As will be readily apparent to those skilled in the art, the present invention may easily be produced in other specific forms without departing from its essential characteristics. The present embodiments is, therefore, to be considered as merely illustrative and not restrictive, the scope of the invention being indicated by the claims rather than the foregoing description, and all changes which come within therefore intended to be embraced therein.

Claims

1. A test pin assembly with electrostatic discharge (ESD) protection, characterized in that comprising:

a tubular barrel (11) with each end of said barrel (11) has an edge (12a, 12b) of narrow diameter, wherein said barrel (11) includes a crimp (14) at substantially middle of said barrel separating said barrel into a first portion (11a) and a second portion (l ib);

a first resilient means (15) contained within said first portion (11a);

a second resilient means (18) contained within said second portion (l ib);

a conductive plunger (13) has a tip end (13a) and an enlarged base end (13b), inserted into said first portion (1 la) of the barrel (11), said enlarged base end (13b) is biased against an inner edge (12a) of said first portion (11a) with said tip end (13a) protruded out from said barrel (11) by said first resilient means (15);

a conductive insert (17) has an elongate body (17a) with a tip end (17b) and an enlarged base end (17c), inserted into said second portion (l ib) of the barrel (11 ), said enlarged base end (17c) is biased against one surface of said crimp (14) with said elongate body (17a) passed through said first resilient means (15) and a through channel (16) provided along the entire length of said conductive plunger (13) and having said tip end (17b) slightly protruded from said plunger (13); and a static dissipative receptacle (19) with a pointed tip (19a) facing outward and a cavity section facing inward, wherein said cavity section is filled with static dissipative material (19b) and attached to the tip end (17b) of said insert (17) thereby forming a gap (20) between said receptacle (19) and plunger (13) to compel static charge flow through the static dissipative material (19b) first prior to closing of the gap (20) when said resilient means (15, 18) are unstressed for slowing down the transfer of static charge at the moment said receptacle (19) touches a test point of a device to be tested to minimize the creation of microspark.

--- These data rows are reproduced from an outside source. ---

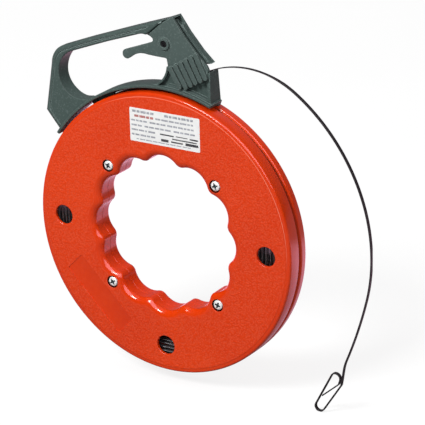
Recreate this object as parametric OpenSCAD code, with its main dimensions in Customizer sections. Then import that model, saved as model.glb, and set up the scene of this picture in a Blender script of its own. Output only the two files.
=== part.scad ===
// Fish tape reel: a two-shell case that turns in a guide handle, with a
// trigger-operated tape brake, the wound tape and its hooked leader.
// Millimetres. +Z is up, +Y runs into the case, the front face is -Y.
// The origin is the centre of the case on its turning axis.

/* [Case] */
// Outside radius of the case
case_r = 120; // [100:0.5:140]
// Distance from the middle plane to a face
case_half = 12.8; // [11:0.1:16]
// Thickness of a face
face_t = 2.4; // [1.6:0.1:3]
// Thickness of the rim wall
rim_t = 3; // [2.5:0.1:3.5]
// Distance of the slot round the rim behind the middle plane
slot_y = 2.4; // [0:0.1:3]
// Half the width of the slot
slot_half = 1.7; // [1.6:0.05:2]
// Radius of the rounded rim edge
rim_edge_r = 2; // [1:0.1:3]
// Width of the lowered border round a face
border_w = 4; // [3:0.1:6]
// Depth of the border's step
border_step = 0.3; // [0.1:0.05:0.5]

/* [Winding grip] */
// Number of finger scallops round the hole
scallops = 12; // [8:1:16]
// Radius of the circle the scallop centres lie on
scallop_pitch_r = 48.7; // [45:0.1:56]
// Radius of one scallop
scallop_r = 18.5; // [16:0.1:24]
// Radius the crests between the scallops are blunted to
crest_r = 61.3; // [56:0.1:66]
// Thickness of the scalloped wall
hub_t = 2.8; // [1.8:0.1:3.2]
// Width of the flare that rolls the face into the hole
flare_w = 4.4; // [1:0.1:4.8]

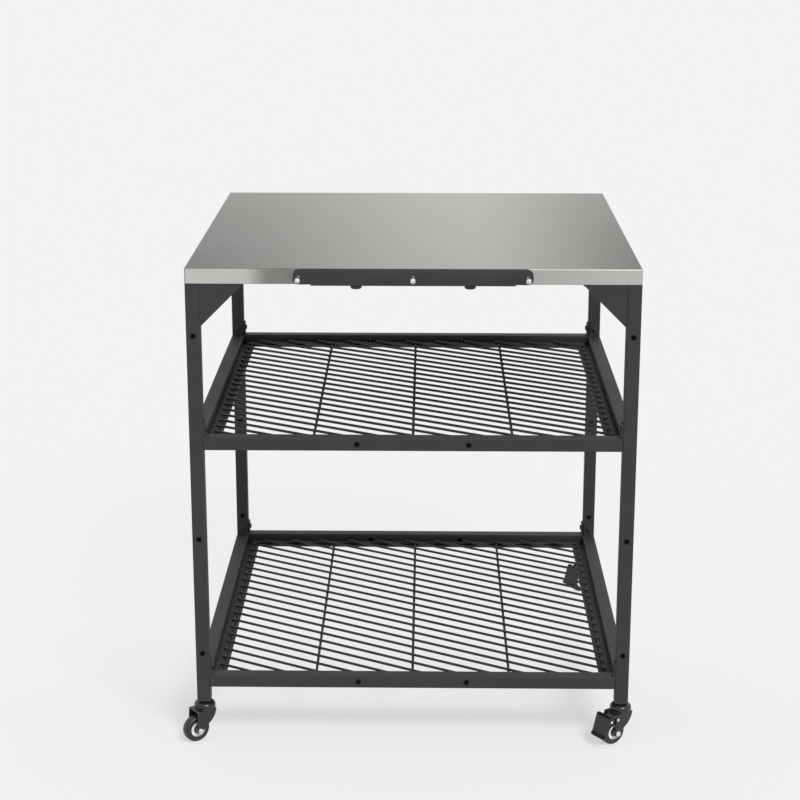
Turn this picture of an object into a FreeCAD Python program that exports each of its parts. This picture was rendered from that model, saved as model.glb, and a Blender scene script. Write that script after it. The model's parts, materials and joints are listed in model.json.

2. The test pin assembly as claimed in claim 1 , wherein said first resilient means (15) is having stronger tension force than the second resilient means (18).

3. The test pin assembly as claimed in claim 2, wherein said both resilient means (15, 18) are micro springs.

4. The test pin assembly as claimed in claim 3, wherein said first resilient means (15) is placed in said first portion (11a) of the barrel (11) with one end rest upon a surface of said crimp (14) and the other end on said enlarged base end (13b) of said conductive plunger (13).

5. The test pin assembly as claimed in claim 3, wherein said second resilient means (18) is placed in said second portion (l ib) of the barrel (11) with one end rest upon an inner edge (12b) of said second portion (l ib) and the other end upon said enlarged base end (17c).

6. The test pin assembly as claimed in claim 1 , wherein said tubular barrel (11) further comprising an additional crimp (14') which separates said barrel (11) with an additional third portion (11c) for accommodating a similar set of resilient means (15, 18), plunger (13), insert (17) and receptacle (19) for forming a symmetrical double plunger.

7. The test pin assembly as claimed in claim 1 , wherein said receptacle (19) can be attached to a non-coiled means (51) which includes a body (51a) inserted through said channel (16) of the plunger (13) and a bent part (51b) passed through another channel (53) provided at said enlarged base end (13b) thereby leaving a gap between said receptacle (19) and plunger (13).

8. A test pin assembly with electrostatic discharge (ESD) protection, characterized in that comprising:

a tubular barrel (11) with each end of said barrel (11) has an edge (12a, 12b) of narrow diameter;

a conductive plunger (13) slidably mounted within said tubular barrel (11); a plunger tip head (30) affixed with static dissipative element (31) and connected to a resilient means (32) at one end of said resilient means (32) collectively forming an one-piece attachment, wherein said attachment is attached to said conductive plunger (13) by inserting the other free end of said resilient means (32) through a hole (33) provided at said edge of said barrel (11) and thereby said resilient means (32) surrounding said plunger (13) leaving a gap between said tip head and plunger (13) to compel static charge flow through the static dissipative element (31) first prior to closing of the gap for slowing down the transfer of static charge at the moment said tip head (30) touches a test point of a device to be tested to minimize the creation of microspark.

9. The test pin assembly as claimed in claim 8, wherein said free end of said resilient means of the plunger tip head (30) can be inserted into a hollow cylindrical plunger (42).

10. A test finger with electrostatic discharge (ESD) protection, characterized in that comprising:

a finger body (62); and

a finger tip (60) which includes a cavity section filled with static dissipative material, wherein said finger tip (60) is attached to said finger body (62) via a resilient means wire (61) bent in such a way that it leaves a gap between said finger tip (60) and finger body (62) to compel static charge flow through the static dissipative material first prior to closing of the gap for slowing down the transfer of static charge at the moment said finger tip (60) touches a test point of a device to be tested to minimize the creation of microspark.